§ **To do**
The listing below should be written out exactly; please include all of it.

Start of Records shown

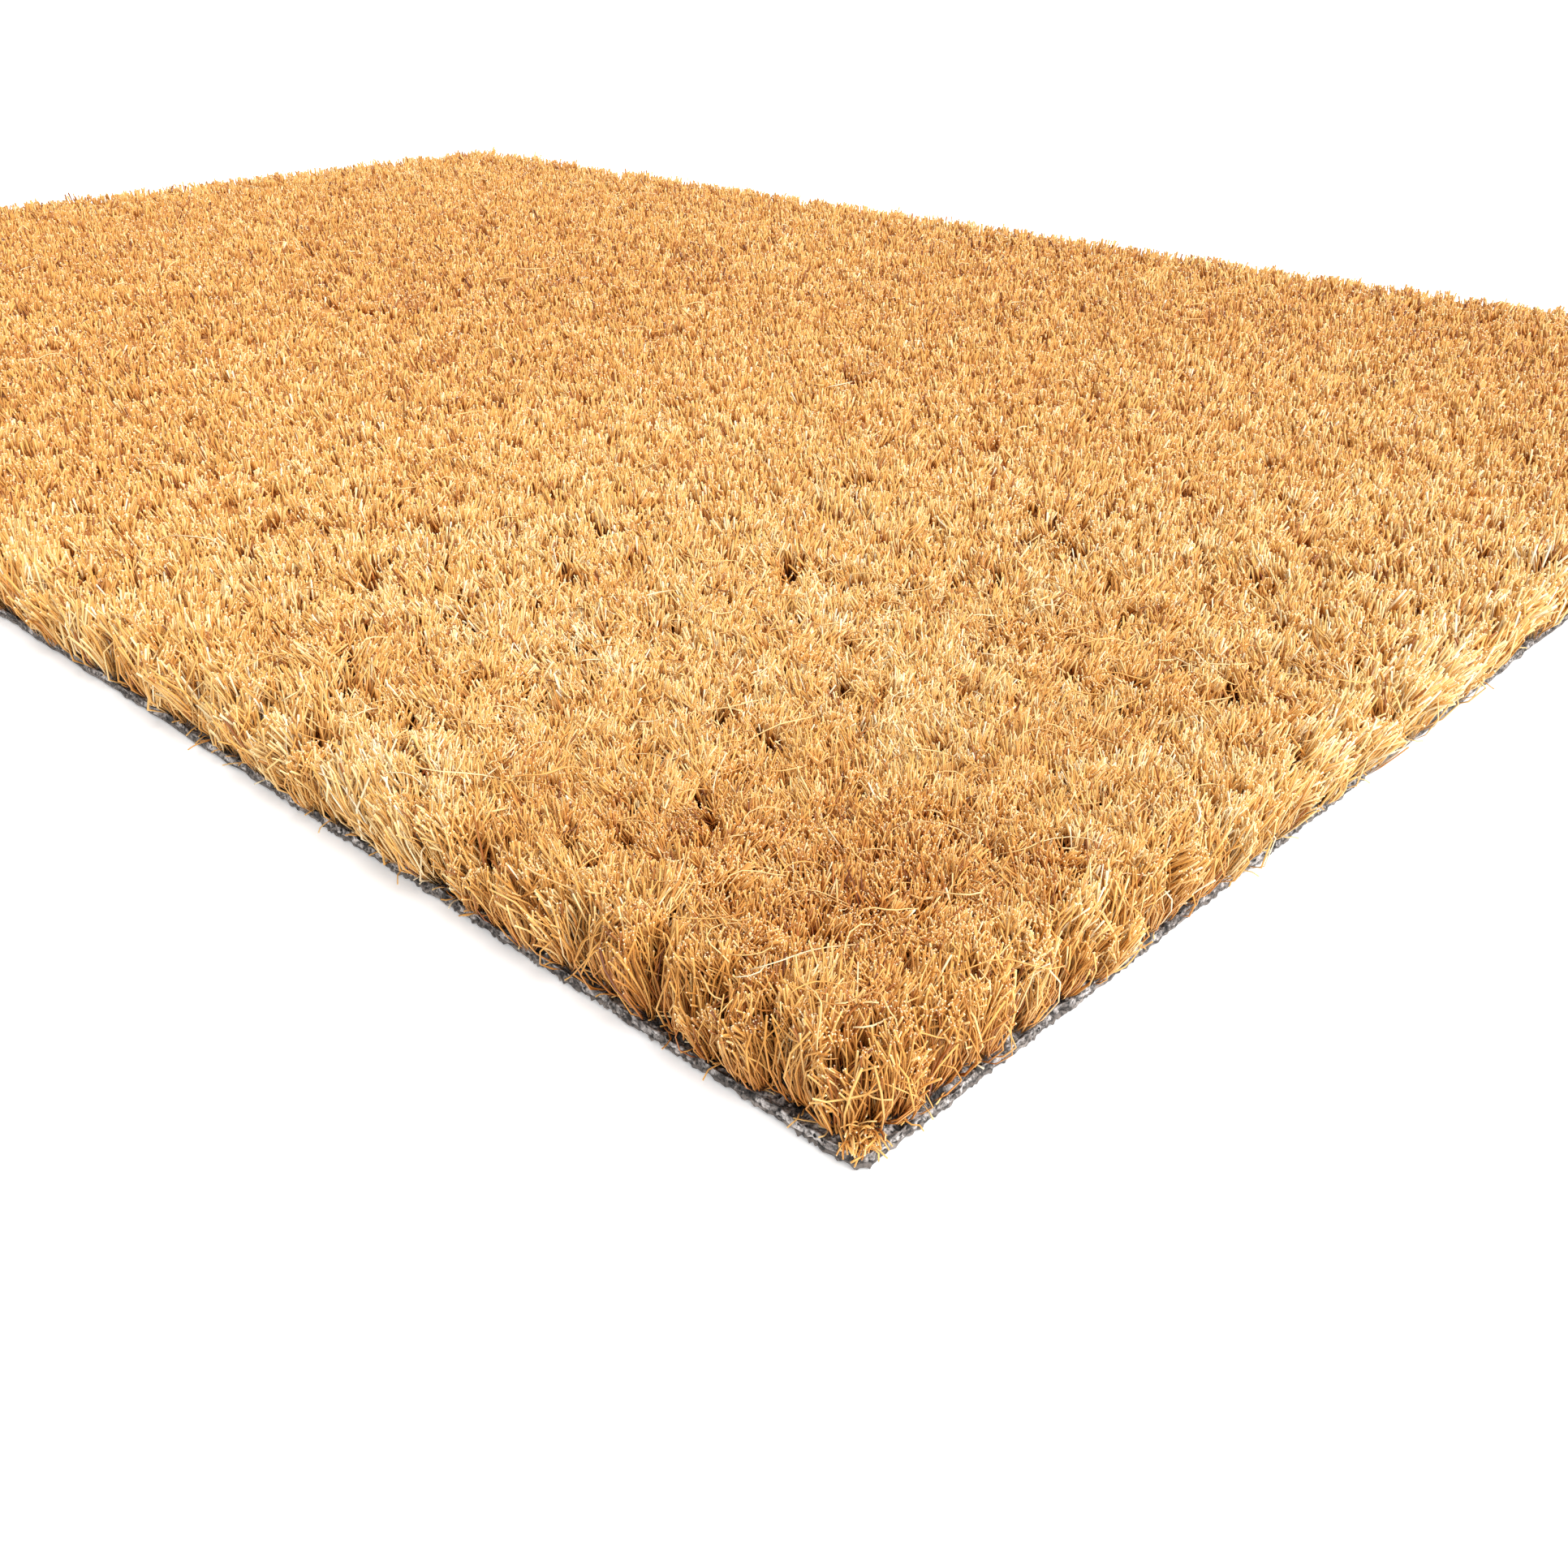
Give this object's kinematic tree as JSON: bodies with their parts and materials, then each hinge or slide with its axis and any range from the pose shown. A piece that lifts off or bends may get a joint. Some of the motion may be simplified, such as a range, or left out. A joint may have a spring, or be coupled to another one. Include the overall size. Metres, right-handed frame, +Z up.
{
  "type": "door mat",
  "caption": "Rectangular coir door mat: cut coconut-fibre pile, sheared flat, standing in a grey foamed PVC backing with a denser non-slip skin beneath.",
  "frame": {"origin": "middle of the underside, on the floor", "axes": "+X along the mat's length, +Y along its width, +Z up out of the pile"},
  "size_m": [0.6, 0.4, 0.017],
  "materials": {
    "dark_pvc": "matt grey PVC with a fine ribbed underside",
    "grey_foam": "matt grey foamed PVC, porous and speckled",
    "coir": "dry natural coconut fibre, golden tan, cut ends paler"
  },
  "bodies": {
    "root": {"backing_skin": "dark_pvc", "backing_foam": "grey_foam", "coir_pile": "coir"}
  },
  "joints": []
}
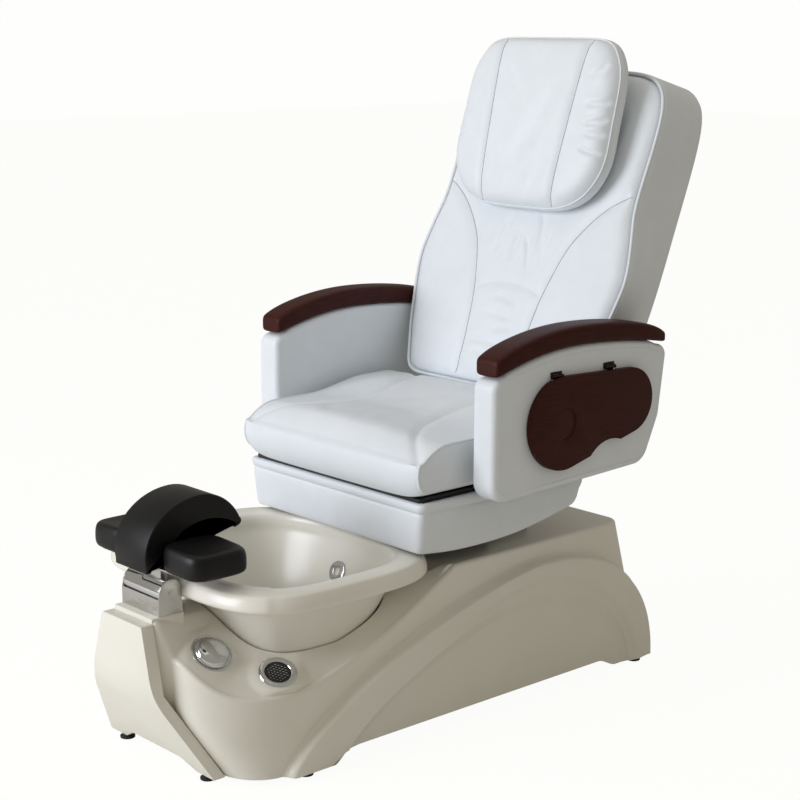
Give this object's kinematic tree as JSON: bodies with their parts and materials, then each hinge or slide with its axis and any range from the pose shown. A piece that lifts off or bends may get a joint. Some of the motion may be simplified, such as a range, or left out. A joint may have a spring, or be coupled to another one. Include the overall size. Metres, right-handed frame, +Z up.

End of Records shown

§ **Correct output**
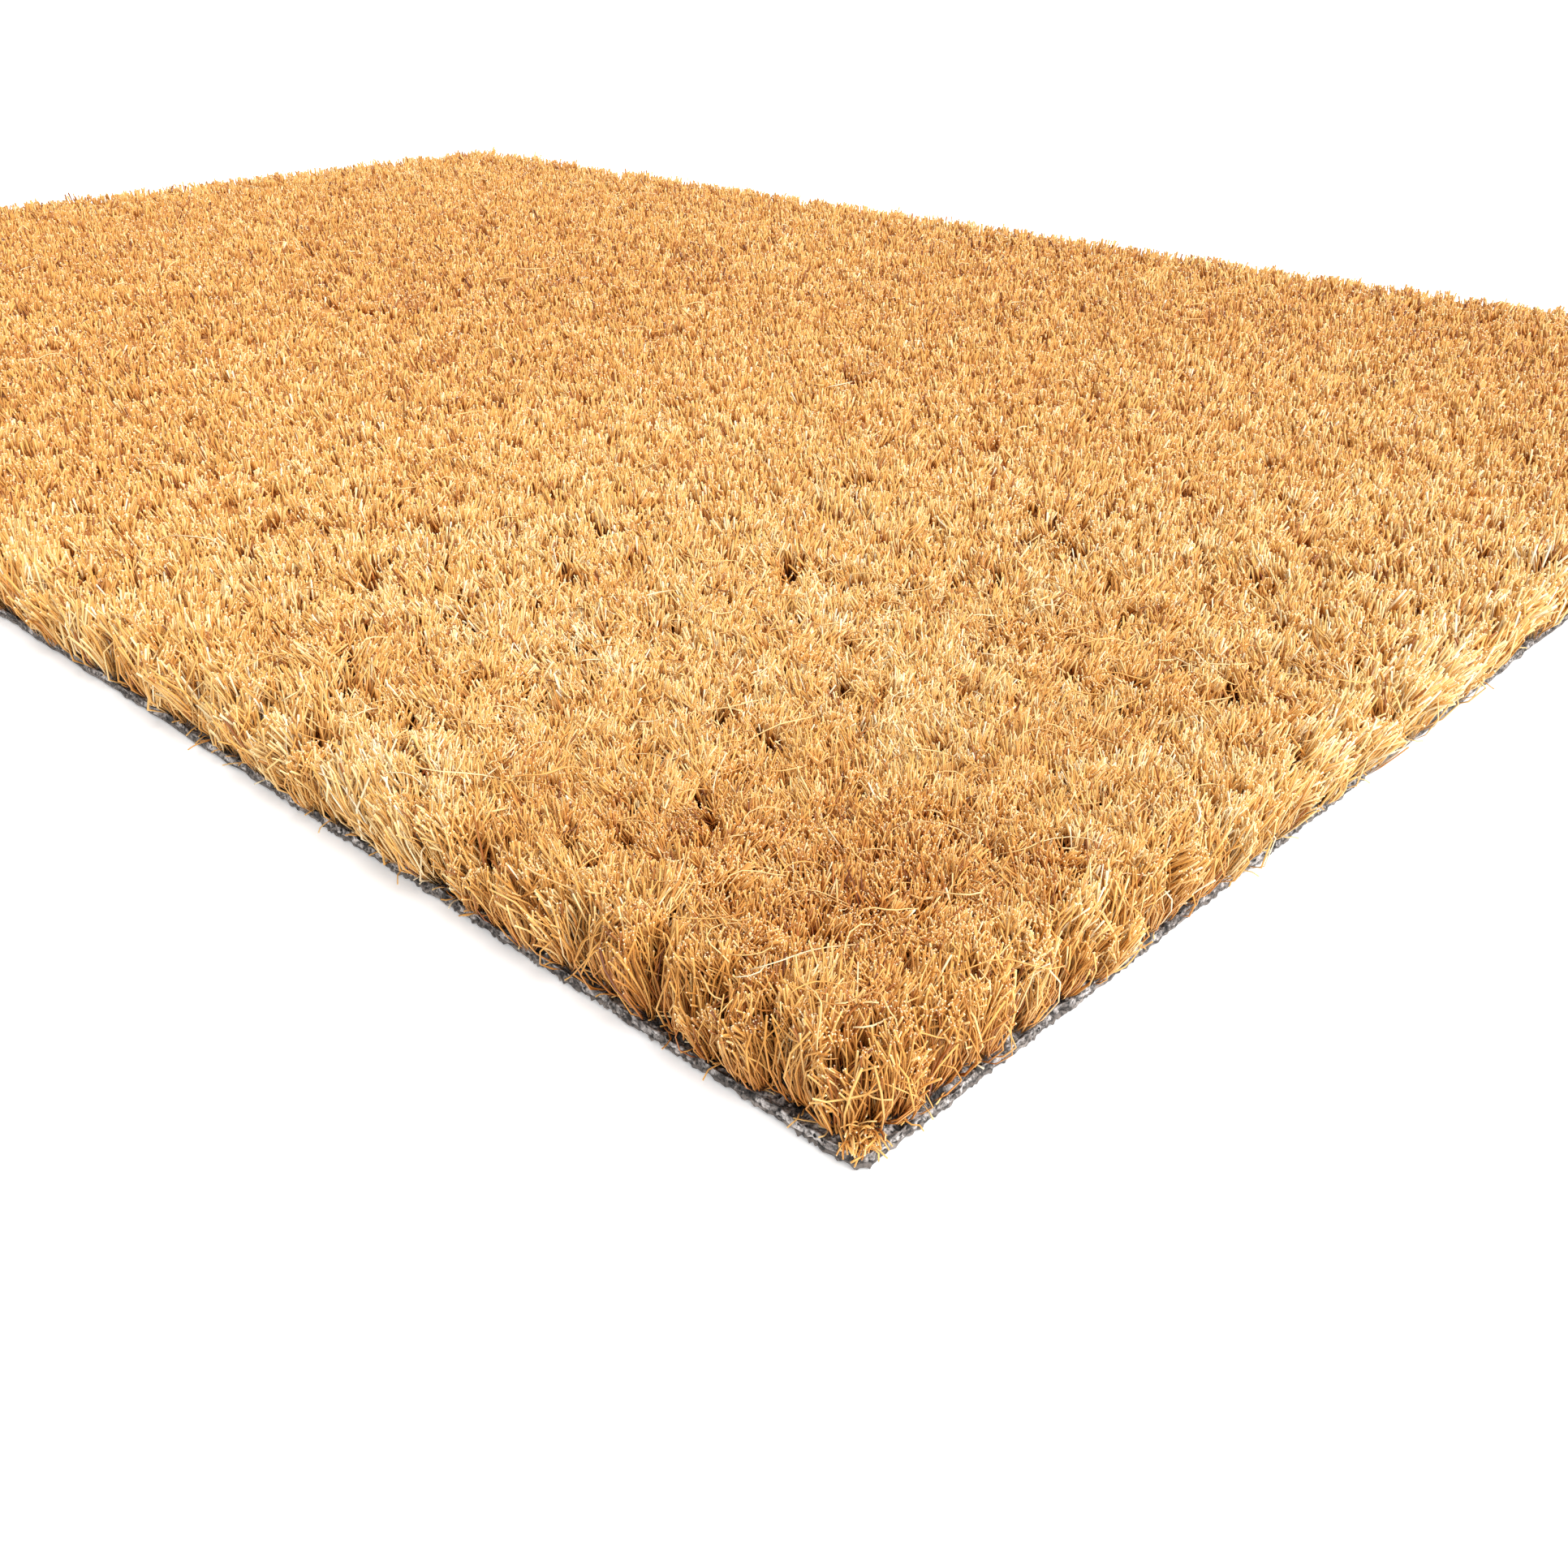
Give this object's kinematic tree as JSON: bodies with their parts and materials, then each hinge or slide with its axis and any range from the pose shown. A piece that lifts off or bends may get a joint. Some of the motion may be simplified, such as a range, or left out. A joint may have a spring, or be coupled to another one. Include the overall size. Metres, right-handed frame, +Z up.
{
  "type": "door mat",
  "caption": "Rectangular coir door mat: cut coconut-fibre pile, sheared flat, standing in a grey foamed PVC backing with a denser non-slip skin beneath.",
  "frame": {"origin": "middle of the underside, on the floor", "axes": "+X along the mat's length, +Y along its width, +Z up out of the pile"},
  "size_m": [0.6, 0.4, 0.017],
  "materials": {
    "dark_pvc": "matt grey PVC with a fine ribbed underside",
    "grey_foam": "matt grey foamed PVC, porous and speckled",
    "coir": "dry natural coconut fibre, golden tan, cut ends paler"
  },
  "bodies": {
    "root": {"backing_skin": "dark_pvc", "backing_foam": "grey_foam", "coir_pile": "coir"}
  },
  "joints": []
}
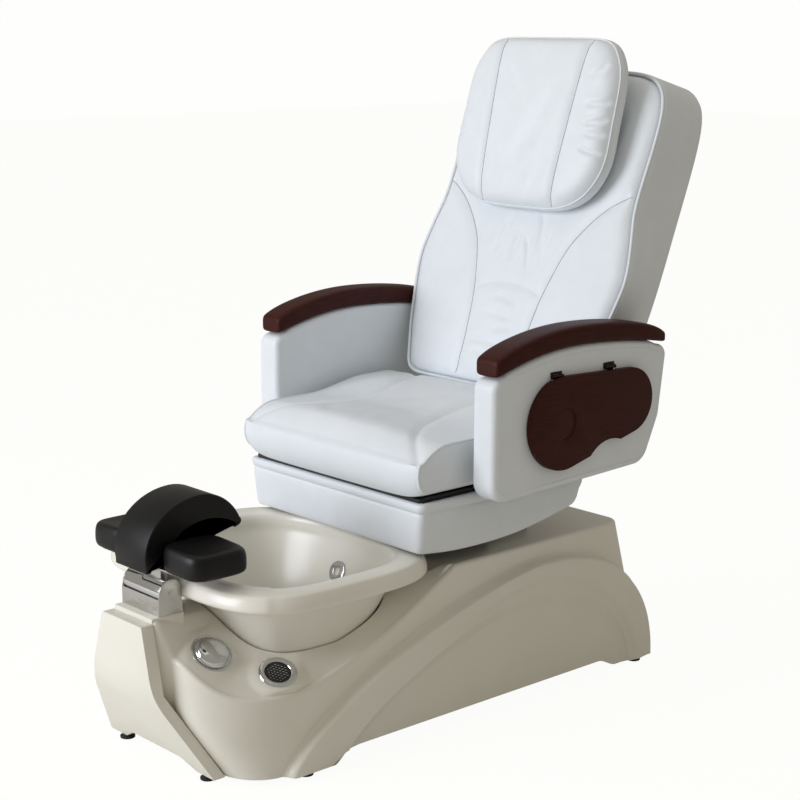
Give this object's kinematic tree as JSON: bodies with their parts and materials, then each hinge or slide with its axis and any range from the pose shown. A piece that lifts off or bends may get a joint. Some of the motion may be simplified, such as a range, or left out. A joint may have a spring, or be coupled to another one. Include the overall size. Metres, right-handed frame, +Z up.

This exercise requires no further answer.